A few years after I began burying my fish at Grammy’s house, my mom pulled me aside with a grave look and sat me down.


“Catherine, someone new started landscaping at Grammy’s house, and didn’t know about the fish graveyard and they rode the lawnmower over all of the headstones, and destroyed them. I’m so sorry. We can build new ones.”


“No that’s okay,” I replied. And it was okay. I felt fine knowing that they were still in place, unfortunately not giving back to the land because of the plastic Ziploc bags that take centuries to decompose. They had been given a proper burial and would now rest forever among the dead fish of some of my cousins.


Years later, in my early twenties, I would come to find out that this was not entirely true. While driving with two of my older cousins one turned to the other and said “well, you know there’s a whole graveyard of Dorman fish in Grammy’s yard.”


“Everyone buried their pets in Grammy’s yard!” I insisted from the backseat.


“We lived on a farm, why would we bury a fish?”


“Everyone else had a yard, and I’m not sure how many people buried their fish,” chimed in my other cousin.

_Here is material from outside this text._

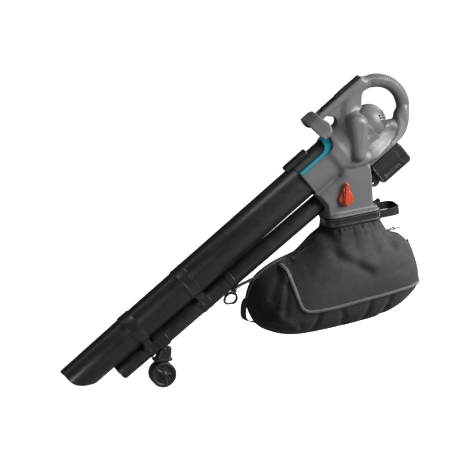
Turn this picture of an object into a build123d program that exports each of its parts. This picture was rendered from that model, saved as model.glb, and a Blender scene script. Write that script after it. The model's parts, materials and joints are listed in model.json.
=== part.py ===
from build123d import *
import math
import os

# ---------------------------------------------------------------------------------------------
# Cordless leaf blower and vacuum mulcher, in its working attitude on its support wheels.
#
# Row frame: +X to the rear, +Y to the machine's right, +Z up.  The origin is the point on the
# ground midway between the two support wheels.
#
# Two tilted frames carry the inclined parts:
#   tube frame    x = distance s along the suction tube from its mouth, z = height v above the
#                 tube's axis.  Everything on the motor head is drawn in it too.
#   blower frame  x = distance b along the blower tube, which runs under the suction tube.
# ---------------------------------------------------------------------------------------------

# frames
TUBE_TILT = 38.5
TUBE_X = -277.9
TUBE_Z = 29.6
BLOWER_DROP = 76.3
BLOWER_DIVERGENCE = 0.79
FIT = 0.05
WALL = 2.2

# suction tube, three sections
MOUTH_R = 48.0
NOZZLE_R = 50.0
MIDDLE_R = 50.5
UPPER_R = 52.5
COLLAR_R = 52.6
COLLAR_1 = (225.0, 263.0)
COLLAR_2 = (431.0, 470.0)
UPPER_END = 1003.0
MOUTH_CUT_Z = 32.0
MOUTH_CORNER_R = 26.0

# blower tube, three sections
BLOWER_NOZZLE_R = 24.0
BLOWER_MIDDLE_R = 26.3
BLOWER_UPPER_R = 27.3
BLOWER_TIP = 127.0
BLOWER_JOINT_1 = (229.0, 262.0)
BLOWER_JOINT_2 = (433.0, 470.0)
BLOWER_END = 911.0
BLOWER_CUT_Z = 37.0
BLOWER_CORNER_R = 12.0
BLOWER_NECK_R = BLOWER_NOZZLE_R - 0.2
SLEEVE_STOP = 16.0
LOWER_SLEEVE_R = BLOWER_MIDDLE_R - 0.3
UPPER_SLEEVE_R = BLOWER_UPPER_R + 1.0

# saddles between the two tubes
SADDLE_HALF = 25.0
SADDLE_V = (-68.0, -40.0)

# clip band, bail and eyelet for the strap
HOOK_BAND = (543.0, 561.0)
HOOK_BAND_T = 2.6
BAIL_HALF = 5.0
EYELET_AT = (230.0, -6.7, 276.0)
EYELET_R = 6.5
EYELET_WIRE_R = 1.6

# support wheels
WHEEL_R = 38.0
WHEEL_W = 16.0
WHEEL_INNER_Y = 6.0
AXLE_R = 4.0
AXLE_HALF = 24.5
STEM_COLLAR = (265.0, 302.0)
STEM_COLLAR_R = 29.3
STEM_TOP_X = 9.0
STEM_TOP_Z = 112.0
FENDER_LENGTH = 57.0
FENDER_WIDTH = 45.0
FENDER_Z = 79.0
FENDER_T = 6.0
AXLE_BOSS_R = 9.5
AXLE_BOSS_HALF = 5.5
WHEEL_WINDOWS = 5
WHEEL_WINDOW_R = 3.4
WHEEL_WINDOW_RING_R = 20.5

# head: inlet socket, fan, motor
HEAD_FRONT = 903.0
SOCKET_R = 55.5
SOCKET = (900.0, 1041.0)
CRADLE_R = 59.5
CRADLE_TOP = 30.0
FAN_R = 64.0
FAN_START = 1012.0
FAN_END = 1098.0
CHAMBER = (1045.0, 1094.0)
CHAMBER_R = 60.0
IMPELLER_R = 55.0
SHAFT_R = 4.0
BEARING_R = 10.0
MOTOR_BODY_R = 50.0
MOTOR_BORE_R = MOTOR_BODY_R - 4.0
DOME_START = 1152.0
DOME_SHOULDER = 1166.0
DOME_END = 1213.0
SHELL = 3.0
BULGE_TOP = (575.0, 757.0)
BULGE_TOP_R = 31.0
BULGE_LOW = (582.0, 669.0)
BULGE_LOW_R = 22.0
BULGE_Y = 78.0

# fan and motor, each with its span along the shaft
SHAFT_SPAN = (1042.0, 1190.0)
HUB_R = 16.0
HUB_SPAN = (1055.0, 1092.0)
BACK_PLATE_START = 1089.0
VANE_SPAN = (1062.0, 1090.0)
VANES = 6
CHOPPER_SPAN = (1051.0, 1054.5)
CHOPPER_HALF = 48.0
NUT_START = 1045.0
NUT_R = 7.5
NUT_H = 5.9
PRESS = 0.02
FRONT_BEARING = (1095.0, 1101.0)
REAR_BEARING = (1172.0, 1179.0)
STATOR_SPAN = (1110.0, 1160.0)
STATOR_BORE_R = 28.0
STATOR_SLOTS = 12
CORE_SPAN = (1108.0, 1162.0)
CORE_R = 27.2
END_PLATE_SPAN = (1166.0, 1172.0)
END_PLATE_BOSS = 1180.0
VENT_START = 1186.0
VENT_HALF = 31.0
VENT_PITCH = 7.2
VENTS = 7

# shell screws: where each crosses the head, in the tube frame
SCREWS = [(1140.0, 88.0), (1250.0, 82.0), (1281.0, 15.0), (1225.0, -62.0)]
SCREW_R = 2.0
SCREW_HEAD_R = 3.6
BOSS_R = 5.4
POST_HALF = 17.0

# ring handle and beam
RING_X = 649.0
RING_Z = 789.0
RING_R = 83.0
GRIP_T = 38.0
GRIP_W = 36.0
BEAM_TOP = 125.0
BEAM_BOTTOM = 104.0
BEAM_HALF = 20.0
BEAM = (1054.0, 1226.0)
PANEL = (1076.0, 1224.0)
PANEL_HALF = 12.0
SLIDER = (1146.0, 1178.0)
SLIDER_TRAVEL = 30.0
WEB_HALF = 11.0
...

“So you mean it was just me?”


And it was just me. I alone had saved fish in the freezer for months to bury in Grammy’s front yard. Grammy has since died and the house and land have been sold. The new owners have no idea that as they drink their coffee and survey the yard from the large kitchen windows, as they take in the old, crumpling barn and the near-ancient trees, they are looking out to a landscape with over a dozen Ziploc bags of rotting goldfish hiding just beneath the surface.